My TV (an LG) runs a generic kernel from flash, busybox and custom control software for the tuner/front end. The job of LG would have been to write the device drivers for whatever platform they had built. How does another layer of software speed this process up ? Do you have a generic hardware platform I can use, if not more sofware just slows me down from my point of view.

So moving on 10 years to 2010 laugh

You still need to do that but now does it have ... bluetooth? web browser? wifi? maybe even a remote control with a touchscreen display that needs fancy graphical transitions? Sure you *could* write them - but Mer would let you assemble and prototype that setup in a matter of days. (We know - there's a Chinese consortium making set top boxes using Mer).

I am not kidding - days. Maybe a month if you've never used Mer before and need to brush up on Qt/C++

Sure it'll look like crap until you hire some graphics people to pick nice colours and do fancy layouts - but that won't take long either - Qt/QML is good there.

And this isn't for end-users to hack it onto a phone - it's for a company to 'easily' make a device for their market.

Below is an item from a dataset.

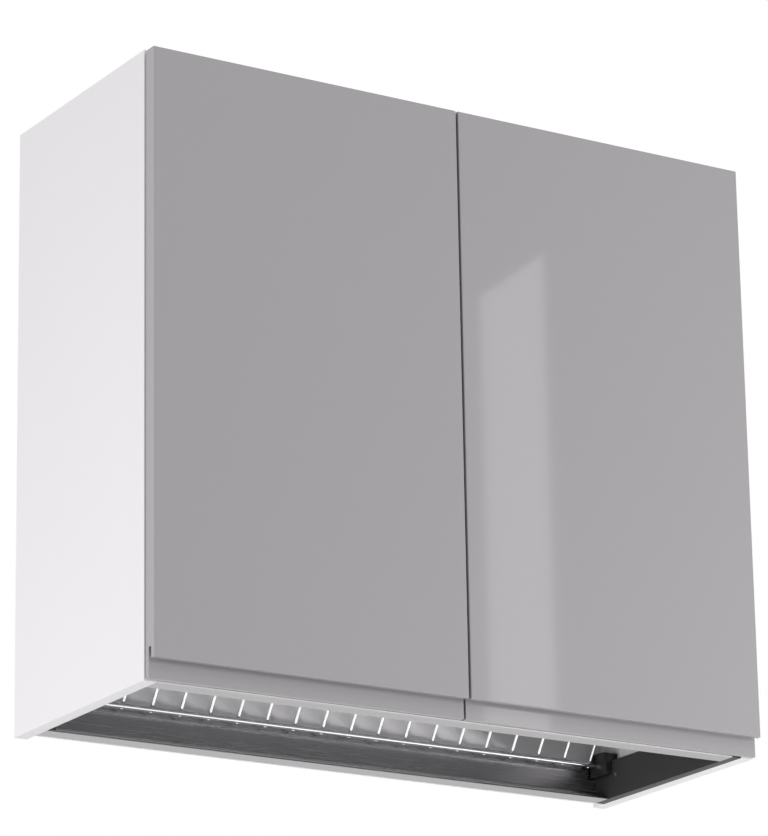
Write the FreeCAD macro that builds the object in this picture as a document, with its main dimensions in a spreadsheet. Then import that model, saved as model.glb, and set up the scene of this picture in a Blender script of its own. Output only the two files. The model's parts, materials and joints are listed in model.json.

oh, and it just happens that we're making a phone too smile

Originally Posted By: jonshouse

I am not being difficult, people who code in say Java and want a generic base O/S then this probably ok - but for me personally who just wants generic kernel with support for custom hardware does yet another distro/toolkit help me, how does it differ from say Debian if I want a repository or busybox if I want a small code footprint.

[quote]Provides services for developing system and application software that anyone can use

Again, I have no idea what this means in reality.

Dont worry too much that I dont get it - it is not aimied at me I suspect, my phone is a mono Nokia, my TV does not surf the web nor would I want it to :-)
[quote]
(I think I covered the Debian/busybox (yes, we'll have a busybox option) points above.)

Fair enough. I'm not radically different. I have smartphones but barely use them. My TV is MythTV but I just watch boring old TV (though Denise does occasionally browse epguides.com to see what order the shows are in)

But I do want my next car stereo to tether to my phone to sync on the move or browse the web or use OSM - but I suspect I'll enjoy building it more than actually using it smile

The 'services' part is about the systems that you need to run all the infra - automation, QA, build. All opensource of course.

Originally Posted By: jonshouse

Your pitch sounds like Android without google (not a bad idea) or have I missed the point a bit?


Yes, that's pretty close - but properly open with more linux and no java(*)


(*) ask if you *really* care about running Android apps on it 'cos you can.